2. Violence and Anger of God
A theme that occurs through the Old Testament of the Bible is the swift justice metered out by God. Those who defied God were at times subject to an immediate death penalty. The scene was set right back in the early chapters of Genesis, where Adam and Eve were told that there would be a death penalty for eating of the tree. While they didn't suffer immediate death, others who followed did.
At the time of Noah, on account of the wickedness of the people, God destroyed most of the people living in the world with the flood. Following that, the cities of Sodom and Gomorrah were destroyed when God rained fired on them, again because of the wickedness of the people living in them.

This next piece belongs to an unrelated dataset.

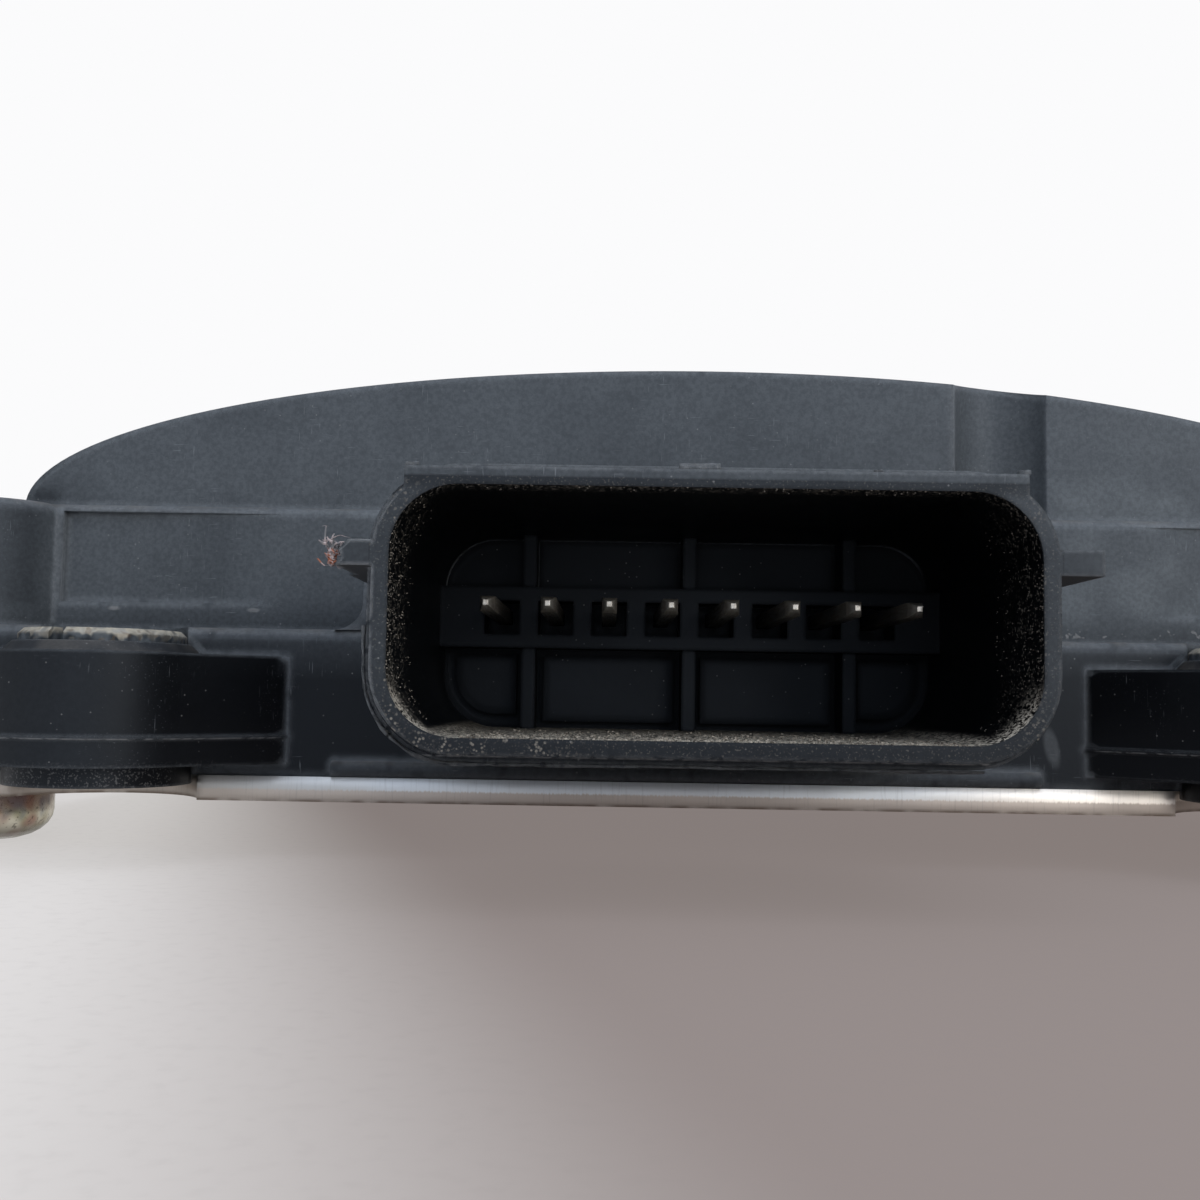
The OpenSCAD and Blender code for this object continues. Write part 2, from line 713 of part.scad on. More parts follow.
// Pan-head screw, head down at the origin, shank up
module pan_screw(shank_r, shank_l, hr, hh, recess) {
    point = shank_r * 0.6;
    curve = hh * 0.55;
    steps = 6;
    difference() {
        rotate_extrude($fn = round_fn) polygon(concat(
            [[0, 0], [hr, 0], [hr, -(hh - curve)]],
            [for (i = [1:steps]) let (a = 90 * i / steps)
                [hr - curve * 1.4 * (1 - cos(a)), -(hh - curve) - curve * sin(a)]],
            [[0, -hh]]
        ));
        translate([0, 0, -hh - eps]) linear_extrude(recess + eps) drive_plan(hr * 0.5);
    }
    translate([0, 0, -eps]) cylinder(r = shank_r, h = shank_l - point + eps, $fn = round_fn);
    translate([0, 0, shank_l - point - eps])
        cylinder(r1 = shank_r, r2 = shank_r * 0.6, h = point + eps, $fn = round_fn);
}

module plate_screw(sx, sy) {
    color("#b7b391") translate([sx * screw_x, sy * screw_y, 0])
        pan_screw(screw_r, screw_l, head_r, head_h, drive_depth);
}

// Rolled steel bush with its slit to the front
module ear_bush() {
    h = bush_top - boss_z;
    r = bush_r;
    c = bush_chamfer;
    color("#8f979c") translate([0, 0, boss_z]) difference() {
        rotate_extrude($fn = round_fn) polygon([[bush_bore_r, 0], [r - c, 0], [r, c], [r, h - c], [r - c, h],
            [bush_bore_r, h]]);
        rotate(bush_turn) span([-bush_slit / 2, -2 * r, -past], [bush_slit / 2, 0, h + past]);
    }
}

// Outline of a pin's straight end, tip towards -y
module pin_blade(l) {
    s = pin_side / 2;
    t = pin_tip_side / 2;
    polygon([[-t, 0], [t, 0], [s, pin_tip_l], [s, l], [-s, l], [-s, pin_tip_l]]);
}

// Square contact pin: straight through the wall, then bent down into the main board
module contact_pin(i) {
    x = pin_xs[min(i, pin_count) - 1];
    bend = pin_bend + pin_side / 2;
    run = pin_row_y - bend - tip_y;
    down = pin_z - bend - (board_z - pin_through);
    color("#b9b6ae") translate([x, tip_y, pin_z]) {
        intersection() {
            translate([0, 0, -pin_side]) linear_extrude(2 * pin_side) pin_blade(run + eps);
            rotate([0, 90, 0]) translate([0, 0, -pin_side]) linear_extrude(2 * pin_side) pin_blade(run + eps);
        }
        translate([0, run, -bend]) rotate([90, 0, 90]) rotate_extrude(angle = 90, $fn = 48)
            translate([bend, 0]) square(pin_side, center = true);
        translate([0, run + bend, -bend - down / 2 + eps / 2])
            cube([pin_side, pin_side, down + eps], center = true);
    }
}

// Sealing resin round the pins on the inner side of the wall
module pin_potting() {
    g = fit_gap;
    half = [potting_w / 2 - g, potting_h / 2 - g];
    color("#1d2730") difference() {
        span([conn_x - half[0], -cavity_y - potting_t + g, pin_z - half[1]],
            [conn_x + half[0], -cavity_y, pin_z + half[1]]);
        for (x = pin_xs) span([x, -cavity_y - potting_t - past, pin_z] - (pin_side / 2 + g) * [1, 0, 1],
            [x, -cavity_y + past, pin_z] + (pin_side / 2 + g) * [1, 0, 1]);
    }
}

// Main circuit board with its pin and screw holes
module main_board() {
    color("#2c5a3c") translate([0, 0, board_z]) linear_extrude(board_t) difference() {
        inner_plan(-board_clear);
        for (x = pin_xs) translate([x, pin_row_y]) circle(pin_side * 0.5 * sqrt(2) + fit_gap, $fn = 16);
        for (sx = [-1, 1], sy = [-1, 1])
            translate([sx * post_x, sy * post_y]) circle(post_screw_r + 4 * screw_gap, $fn = 32);
    }
}

// Antenna board with its patch rows, on top of the shield frame
module antenna_board() {
    patch = [2.6, 3.2];
    patch_t = 0.05;
    rows = 6;
    columns = 7;
    patch_step = [5.4, 5.6];
    color("#c8b98a") translate([0, frame_back, antenna_z]) {
        linear_extrude(antenna_t) square([frame_w, frame_d], center = true);
        for (i = [0:columns - 1], j = [0:rows - 1])
            let (x = (i - (columns - 1) / 2) * patch_step[0], y = (j - (rows - 1) / 2) * patch_step[1])
            translate([x, y, antenna_t])
            linear_extrude(2 * patch_t, center = true) square(patch, center = true);
    }
}

// Cast frame that spaces and screens the two boards
module shield_frame() {
    color("#a7aaab") translate([0, frame_back, board_top]) linear_extrude(frame_h) {
        difference() {
            square([frame_w, frame_d], center = true);
            square([frame_w - 2 * frame_wall, frame_d - 2 * frame_wall], center = true);
        }
        square([frame_w - frame_wall, frame_wall], center = true);
    }
}

module board_screw(sx, sy) {
    color("#9a9a94") translate([sx * post_x, sy * post_y, board_z])
        pan_screw(post_screw_r, post_screw_l, post_head_r, post_head_h, post_head_h / 2);
}

// Chip body with a row of bent leads along two or four of its sides, feet at z = 0
module leaded_chip(size, leads, sides) {
    lift = 0.1;
    translate([0, 0, lift + (size[2] - lift) / 2])
        cube([size[0], size[1], size[2] - lift], center = true);
    for (q = [0:sides - 1]) rotate(q * 360 / sides) {
        half = (sides == 4 ? size[0] : size[1]) / 2;
        along = sides == 4 ? size[1] : size[0];
        step = along / (leads + 1);
        mid = size[2] / 2;
        knee = -half - lead_out / 2;
        w = lead_w / 2;
        for (i = [1:leads]) translate([i * step - along / 2, 0, 0]) {
            span([-w, knee, mid], [w, -half + eps, mid + lead_t]);
            span([-w, knee, 0], [w, knee + lead_t, mid + eps]);
            span([-w, -half - lead_out, 0], [w, knee + eps, lead_t]);
        }
    }
}

// Puts its children upside down under a board whose lower face is at z
module under(x, y, z) {
    translate([x, y, z]) rotate([180, 0, 0]) children();
}

module microcontroller() {
    color("#26282a") under(micro_pos[0], micro_pos[1], board_z)
        leaded_chip([micro_side, micro_side, micro_h], micro_leads, 4);
}

// Soft pad that carries heat from the microcontroller to the back plate
module thermal_pad() {
    side = micro_side - 2;
    color("#8a97a5") translate([micro_pos[0], micro_pos[1], plate_t])
        linear_extrude(board_gap - micro_h) square(side, center = true);
}

// Radar chip under the antenna board, with its row of solder balls
module radar_chip(x) {
    ball = 0.2;
    n = 6;
    color("#303336") under(x, radar_y, antenna_z) {
        translate([0, 0, ball]) linear_extrude(radar_h - ball) square(radar_side, center = true);
        for (i = [0:n - 1], j = [0, n - 1]) translate([(i + 0.5) / n - 0.5, (j + 0.5) / n - 0.5] * radar_side)
            cylinder(r = ball, h = ball + eps, $fn = 16);
    }
}

module bus_transceiver() {
    color("#26282a") translate([bus_pos[0], bus_pos[1], board_top]) leaded_chip(bus_size, bus_leads, 2);
}

module voltage_regulator() {
    color("#2b2d2f") translate([reg_pos[0], reg_pos[1], board_top]) leaded_chip(reg_size, reg_leads, 2);
}

// Can capacitor on its square base
module power_capacitor(i) {
    base_h = 0.8;
    waist = base_h + 0.5;
    lip = 0.3;
    color("#b4b7b9") translate([cap_pos[0] - (i - 1) * cap_step, cap_pos[1], board_top]) {
        linear_extrude(base_h) square(2 * cap_r, center = true);
        rotate_extrude($fn = round_fn) polygon([[0, base_h - eps], [cap_r, base_h - eps],
            [cap_r, waist], [cap_r - lip, waist + lip], [cap_r - lip, waist + 2 * lip],
            [cap_r, waist + 3 * lip], [cap_r, cap_h - lip], [cap_r - lip, cap_h], [0, cap_h]]);
    }
}

// Moulded power inductor with its two end straps
module power_inductor() {
    strap = 0.3;
    corner = 0.8;
    color("#3a3b3d") translate([coil_pos[0], coil_pos[1], board_top]) {
        translate([0, 0, strap]) linear_extrude(coil_h - strap) difference() {
            square(coil_side, center = true);
            for (s = [-1, 1], t = [-1, 1]) translate([s, t] * coil_side / 2) circle(corner, $fn = 16);
        }
        for (s = [-1, 1]) translate([s * coil_side * 0.3, 0, strap])
            cube([coil_side * 0.3, coil_side * 0.5, 2 * strap], center = true);
    }
}

// Crystal can: a base with a smaller lid on it
module clock_crystal() {
    rim = 0.6;
    color("#c2c4c4") translate([crystal_pos[0], crystal_pos[1], board_top]) {
        linear_extrude(crystal_size[2] * 0.6) square([crystal_size[0], crystal_size[1]], center = true);
        linear_extrude(crystal_size[2]) square([crystal_size[0] - rim, crystal_size[1] - rim], center = true);
    }
}

// Puts its children at each way of the board link
module at_link_ways() {
    first_x = link_x - (link_ways - 1) / 2 * link_pitch;
    for (i = [0:link_ways - 1], s = [-1, 1])
        translate([first_x + i * link_pitch, link_y + s * link_pitch / 2, 0]) children();
}

// Pin header on the main board
module link_header() {
    color("#2a2a2c") {
        translate([link_x, link_y, board_top])
            linear_extrude(link_split - board_top) square([link_w, link_d], center = true);
        at_link_ways() translate([-link_pin / 2, -link_pin / 2, link_split - eps])
            cube([link_pin, link_pin, (antenna_z - link_split) * 0.7]);
    }
}

// Socket under the antenna board, which takes the header's pins
module link_socket() {
    hole = link_pin + 4 * fit_gap;
    color("#35363a") translate([0, 0, link_split]) linear_extrude(antenna_z - link_split) difference() {
        translate([link_x, link_y]) square([link_w, link_d], center = true);
        at_link_ways() square(hole, center = true);
    }
}

housing();
back_plate();
plate_seal();
plate_screw(-1, -1);  // plate_screw_front_left
plate_screw(1, -1);  // plate_screw_front_right
plate_screw(-1, 1);  // plate_screw_rear_left
plate_screw(1, 1);  // plate_screw_rear_right
translate([conn_x - ear_x, front_ear_y, 0]) ear_bush();  // ear_bush_left
translate([conn_x + ear_x, front_ear_y, 0]) ear_bush();  // ear_bush_right
translate([0, rear_ear_y, 0]) rotate(180) ear_bush();  // ear_bush_rear
contact_pin(1);  // contact_pin_1
contact_pin(2);  // contact_pin_2
contact_pin(3);  // contact_pin_3
contact_pin(4);  // contact_pin_4
contact_pin(5);  // contact_pin_5
contact_pin(6);  // contact_pin_6
contact_pin(7);  // contact_pin_7
contact_pin(8);  // contact_pin_8
pin_potting();
main_board();
antenna_board();
shield_frame();
board_screw(-1, -1);  // board_screw_1
board_screw(1, -1);  // board_screw_2
board_screw(-1, 1);  // board_screw_3
board_screw(1, 1);  // board_screw_4
microcontroller();
thermal_pad();
radar_chip(-radar_gap);  // radar_transmitter
radar_chip(radar_gap);  // radar_receiver
bus_transceiver();
voltage_regulator();
power_capacitor(1);  // power_capacitor_1
power_capacitor(2);  // power_capacitor_2
power_inductor();
clock_crystal();
link_header();
link_socket();
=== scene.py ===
import json
import random

import bpy
from mathutils import Matrix, Vector


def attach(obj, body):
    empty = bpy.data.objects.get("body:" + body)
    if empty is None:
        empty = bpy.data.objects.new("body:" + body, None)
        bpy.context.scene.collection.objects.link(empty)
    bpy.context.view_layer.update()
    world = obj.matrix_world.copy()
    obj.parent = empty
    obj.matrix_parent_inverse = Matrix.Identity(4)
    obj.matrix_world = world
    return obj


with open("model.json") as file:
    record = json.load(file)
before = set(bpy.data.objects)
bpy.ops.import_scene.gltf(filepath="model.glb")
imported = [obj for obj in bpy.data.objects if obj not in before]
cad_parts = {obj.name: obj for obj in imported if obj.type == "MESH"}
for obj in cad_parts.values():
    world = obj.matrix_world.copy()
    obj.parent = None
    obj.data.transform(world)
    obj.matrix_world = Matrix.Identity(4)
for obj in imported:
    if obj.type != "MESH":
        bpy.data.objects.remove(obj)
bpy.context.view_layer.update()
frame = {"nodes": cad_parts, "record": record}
nodes = frame["nodes"]
mm = 0.001
quarterTurn = 1.5708
print("frame loaded:", len(nodes), "nodes")


def fromHex(code):
    # sRGB hex to the linear colour that the shaders take
    parts = [int(code[i:i + 2], 16) / 255 for i in (1, 3, 5)]
    return [c / 12.92 if c <= 0.04045 else ((c + 0.055) / 1.055) ** 2.4 for c in parts] + [1.0]


def addNode(tree, kind, inputs=None, **settings):
    # one node; each input takes a value, a hex colour, another node or one of its sockets
    made = tree.nodes.new("ShaderNode" + kind)
    for name, value in settings.items():
        setattr(made, name, value)
    for name, value in (inputs or {}).items():
        if isinstance(value, str):
            value = fromHex(value)
        if isinstance(value, bpy.types.Node):
            value = next(socket for socket in value.outputs if socket.enabled)
        if isinstance(value, bpy.types.NodeSocket):
            tree.links.new(value, made.inputs[name])
        else:
            made.inputs[name].default_value = value
    return made


def newMaterial(name):
    # an empty material, its nodes and the object's own coordinates
    made = bpy.data.materials.new(name)
    made.use_nodes = True
    made.node_tree.nodes.clear()
    return made, made.node_tree, addNode(made.node_tree, "TexCoord").outputs["Object"]


def finishMaterial(tree, shader):
    addNode(tree, "OutputMaterial", {"Surface": shader})


def layered(tree, colour, *coats):
    # colours laid one over another, each where its mask is
    for over, share in coats:
        colour = addNode(tree, "Mix", {0: share, 6: colour, 7: over}, data_type="RGBA").outputs[2]
    return colour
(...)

In the Old Testament, there are a number of cases where rebellion from God's ways led to a violent and public punishment. There were several of these incidents during the time that God had appointed Moses to lead the nation of Israel up out of Egypt. One speaks of a fire from God consuming the dissenters,
Numbers 11:1: The people were as murmurers, speaking evil in the ears of Yahweh: and when Yahweh heard it, his anger was kindled; and the fire of Yahweh burnt among them, and devoured in the uttermost part of the camp. WEB
Later, three men, Korah, Dathan, and Abiram, staged a rebellion against Moses, and by implication the God who had appointed Moses. They had a dramatic fate at the hand of God, in front of all the people of Israel.
Numbers 16:31: It happened, as he made an end of speaking all these words, that the ground split apart that was under them; 32 and the earth opened its mouth, and swallowed them up, and their households, and all the men who appertained to Korah, and all their goods. 33. So they, and all that appertained to them, went down alive into Sheol: and the earth closed on them, and they perished from among the assembly. WEB
These events demonstrate a type of justice in the eyes of our current society can characterise Yahweh as a violent and angry God.
Ananias and Sapphira
Incidents of direct and severe judgement from God are not limited to the Old Testament times. While the New Testament in comparison covers a very short period of time, it also has recorded similar events after the time of Jesus.
Perhaps the most notable of these was the case of Ananias and Sapphira, who together conspired to be deceitful in the handling of money. They suffered an instant death penalty for fraud against the assembly of believers.
Acts 5:1: But a certain man named Ananias, with Sapphira, his wife, sold a possession, 2. and kept back part of the price, his wife also being aware of it, and brought a certain part, and laid it at the apostles' feet. 3. But Peter said, "Ananias, why has Satan filled your heart to lie to the Holy Spirit, and to keep back part of the price of the land? 4. While you kept it, didn't it remain your own? After it was sold, wasn't it in your power? How is it that you have conceived this thing in your heart? You haven't lied to men, but to God." 5. Ananias, hearing these words, fell down and died. Great fear came on all who heard these things. WEB
Even thouh Ananias and Sapphira weren't so overtly rebellious against God, they suffered a similar fate to that of Korah, Datham, and Abiram centuries befoe.
The Death of Herod
Another example of judgement was against Herod at a time when he was oppressing the followers of Christ. In this instance, as ruler over Israel, he completely failed to recognise the role and authority of God. God took that occasion to meter out a punishment.
Acts 12:21: On an appointed day, Herod dressed himself in royal clothing, sat on the throne, and gave a speech to them. 22 The people shouted, "The voice of a god, and not of a man!" 23 Immediately an angel of the Lord struck him, because he didn't give God the glory, and he was eaten by worms and died. WEB
God brought on Herod an immediate punishment that was to lead to decay and death. This was possibly quite a slow and painful death for Herod in being eaten by worms, but every bit as decisive as the death sentences in the Old Testament.
Jesus' Whip of Cords
An important aspect of the life of Jesus was that he lived out the character of God, his father. He was so devoted to following the will of his father that seeing the actions of Jesus was the same as seeing the actions of God himself. The actions and teachings of Jesus thus reveal those of God.
While Jesus' message contains strong elements of compassion and forgiveness, there are also quite evident aspects of justice. A particularly noticeable event was at the time of Passover, when he entered the temple and discovered it to be misused by traders.
John 2:13: The Passover of the Jews was at hand, and Jesus went up to Jerusalem. 14. He found in the temple those who sold oxen, sheep, and doves, and the changers of money sitting. 15. He made a whip of cords, and threw all out of the temple, both the sheep and the oxen; and he poured out the changers' money, and overthrew their tables. 16. To those who sold the doves, he said, "Take these things out of here! Don't make my Father's house a marketplace!" 17. His disciples remembered that it was written, "Zeal for your house will eat me up." WEB
Here Jesus used physical force and whipped the traders out of temple. This is characteristic of that zeal seen in the Old Testament where the honour of God's name and of his temple were enforced.